Risto, pourriez-vous vous présenter brièvement et nous parler de vos différents rôles et engagements ? En outre, en quelques mots, comment, en tant que citoyen finlandais, vous avez commencé à vous intéresser à Israël.
Risto Huvila : Merci, Cookie, pour cet entretien. C'est une sorte de rencontre spirituelle avec Dieu en 2005 qui est à l'origine de mon intérêt pour Israël. C'est alors que j'ai commencé à lire la Bible avec une optique israélienne et à comprendre ce qui était écrit sur Israël et le peuple juif. Petit à petit, cela s'est transformé en un désir d'en savoir plus, d'un point de vue historique, ainsi que sur les développements politiques qui ont été à l'origine de la création d'Israël. L'un des événements clés s'est produit lors d'un voyage d'affaires à Kansas City, au cours duquel j'ai eu l'occasion de visiter le musée présidentiel et la bibliothèque de Harry S. Truman. Ce fut un moment qui a changé ma vie et qui m'a permis de nouer des liens avec Israël et de me faire de nombreux amis dans ce pays.
Schwaeber-Issan : Vous avez donc écrit sur Truman, si j'ai bien compris.

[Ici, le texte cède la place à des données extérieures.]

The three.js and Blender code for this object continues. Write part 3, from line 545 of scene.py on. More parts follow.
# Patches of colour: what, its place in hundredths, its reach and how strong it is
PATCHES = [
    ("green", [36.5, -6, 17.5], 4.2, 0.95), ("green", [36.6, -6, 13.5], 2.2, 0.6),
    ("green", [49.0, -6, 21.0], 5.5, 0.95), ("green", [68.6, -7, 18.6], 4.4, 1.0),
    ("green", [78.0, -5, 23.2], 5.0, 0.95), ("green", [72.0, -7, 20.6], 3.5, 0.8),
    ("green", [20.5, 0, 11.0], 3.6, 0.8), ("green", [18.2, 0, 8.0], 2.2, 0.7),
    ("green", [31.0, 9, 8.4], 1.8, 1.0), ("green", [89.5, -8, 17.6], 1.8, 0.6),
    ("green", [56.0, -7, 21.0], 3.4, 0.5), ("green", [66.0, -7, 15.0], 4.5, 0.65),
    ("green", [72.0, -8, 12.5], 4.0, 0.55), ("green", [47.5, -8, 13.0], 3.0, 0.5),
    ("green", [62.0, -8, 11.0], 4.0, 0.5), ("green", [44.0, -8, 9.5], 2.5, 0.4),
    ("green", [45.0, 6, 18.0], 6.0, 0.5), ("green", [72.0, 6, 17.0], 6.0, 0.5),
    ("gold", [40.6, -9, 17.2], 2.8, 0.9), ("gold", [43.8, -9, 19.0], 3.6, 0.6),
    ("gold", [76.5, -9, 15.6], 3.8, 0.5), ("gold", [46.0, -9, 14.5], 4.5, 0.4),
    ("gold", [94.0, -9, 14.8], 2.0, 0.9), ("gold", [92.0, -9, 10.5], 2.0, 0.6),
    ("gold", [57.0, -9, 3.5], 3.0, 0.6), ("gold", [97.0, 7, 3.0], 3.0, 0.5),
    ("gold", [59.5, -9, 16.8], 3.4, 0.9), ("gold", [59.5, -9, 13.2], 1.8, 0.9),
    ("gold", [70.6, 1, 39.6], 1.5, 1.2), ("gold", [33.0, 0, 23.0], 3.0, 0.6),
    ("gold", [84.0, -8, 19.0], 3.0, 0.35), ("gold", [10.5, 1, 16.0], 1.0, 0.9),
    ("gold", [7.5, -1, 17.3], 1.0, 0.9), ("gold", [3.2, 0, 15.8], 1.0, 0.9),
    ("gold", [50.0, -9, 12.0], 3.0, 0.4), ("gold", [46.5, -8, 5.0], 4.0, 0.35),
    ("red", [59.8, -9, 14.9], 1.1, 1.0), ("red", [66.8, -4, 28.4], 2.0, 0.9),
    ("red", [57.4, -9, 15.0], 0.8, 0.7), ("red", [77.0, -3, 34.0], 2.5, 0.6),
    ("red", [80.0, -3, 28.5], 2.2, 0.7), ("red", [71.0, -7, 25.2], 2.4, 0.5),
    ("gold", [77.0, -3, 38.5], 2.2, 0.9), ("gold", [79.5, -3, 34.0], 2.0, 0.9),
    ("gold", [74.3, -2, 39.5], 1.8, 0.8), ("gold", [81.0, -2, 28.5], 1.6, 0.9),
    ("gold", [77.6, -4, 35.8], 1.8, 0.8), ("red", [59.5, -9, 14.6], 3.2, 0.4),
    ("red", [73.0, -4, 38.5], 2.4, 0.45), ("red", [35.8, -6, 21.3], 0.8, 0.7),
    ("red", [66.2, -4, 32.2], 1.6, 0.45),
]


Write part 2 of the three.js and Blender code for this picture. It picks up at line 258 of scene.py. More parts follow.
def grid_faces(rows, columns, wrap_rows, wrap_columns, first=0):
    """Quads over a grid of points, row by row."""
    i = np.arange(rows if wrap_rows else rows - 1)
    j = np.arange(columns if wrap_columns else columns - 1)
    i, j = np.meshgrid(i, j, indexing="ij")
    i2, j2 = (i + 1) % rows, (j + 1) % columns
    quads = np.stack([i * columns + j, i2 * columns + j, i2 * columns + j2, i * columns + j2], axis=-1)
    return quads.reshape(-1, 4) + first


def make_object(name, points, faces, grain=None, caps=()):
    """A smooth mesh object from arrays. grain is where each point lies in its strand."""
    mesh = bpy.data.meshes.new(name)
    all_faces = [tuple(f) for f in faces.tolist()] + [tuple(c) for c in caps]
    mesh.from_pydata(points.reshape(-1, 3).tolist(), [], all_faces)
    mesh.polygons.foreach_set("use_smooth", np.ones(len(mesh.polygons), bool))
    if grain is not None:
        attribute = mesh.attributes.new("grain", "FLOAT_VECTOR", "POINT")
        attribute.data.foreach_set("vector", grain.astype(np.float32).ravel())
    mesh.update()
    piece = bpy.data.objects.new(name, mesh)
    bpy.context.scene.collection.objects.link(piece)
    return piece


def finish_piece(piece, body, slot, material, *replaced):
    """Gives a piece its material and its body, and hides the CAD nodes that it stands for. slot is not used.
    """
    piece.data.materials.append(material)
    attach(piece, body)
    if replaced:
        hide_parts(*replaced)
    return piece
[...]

Huvila : Oui. J'ai commencé à donner des conférences sur le rôle de Truman dans la création et la fondation de l'État d'Israël, et j'ai découvert que le rédacteur en chef du Readers' Digest finlandais était dans l'auditoire et avait entendu ma présentation. Il m'a suggéré d'écrire un article sur Truman. Un an ou deux plus tard, un représentant d'une grande publication chrétienne m'a contacté après avoir vu mon article. Il m'a demandé d'écrire un livre sur Truman. J'ai accepté, et le livre a finalement été publié en finnois puis en anglais en 2018.
Schwaeber-Issan : Quelles sont les différentes activités auxquelles vous participez ?
Huvila : Je suis homme d'affaires et consultant, mais depuis 2008, je suis président de la Fédération de l'Association Finlande-Israël, vice-président de l'Association finlandaise de commémoration de l'Holocauste et, il y a deux ans, je suis devenu secrétaire du groupe de travail contre l'antisémitisme du Parlement finlandais.
Schwaeber-Issan : Il semble donc que vous ayez noué d'excellents contacts en haut lieu.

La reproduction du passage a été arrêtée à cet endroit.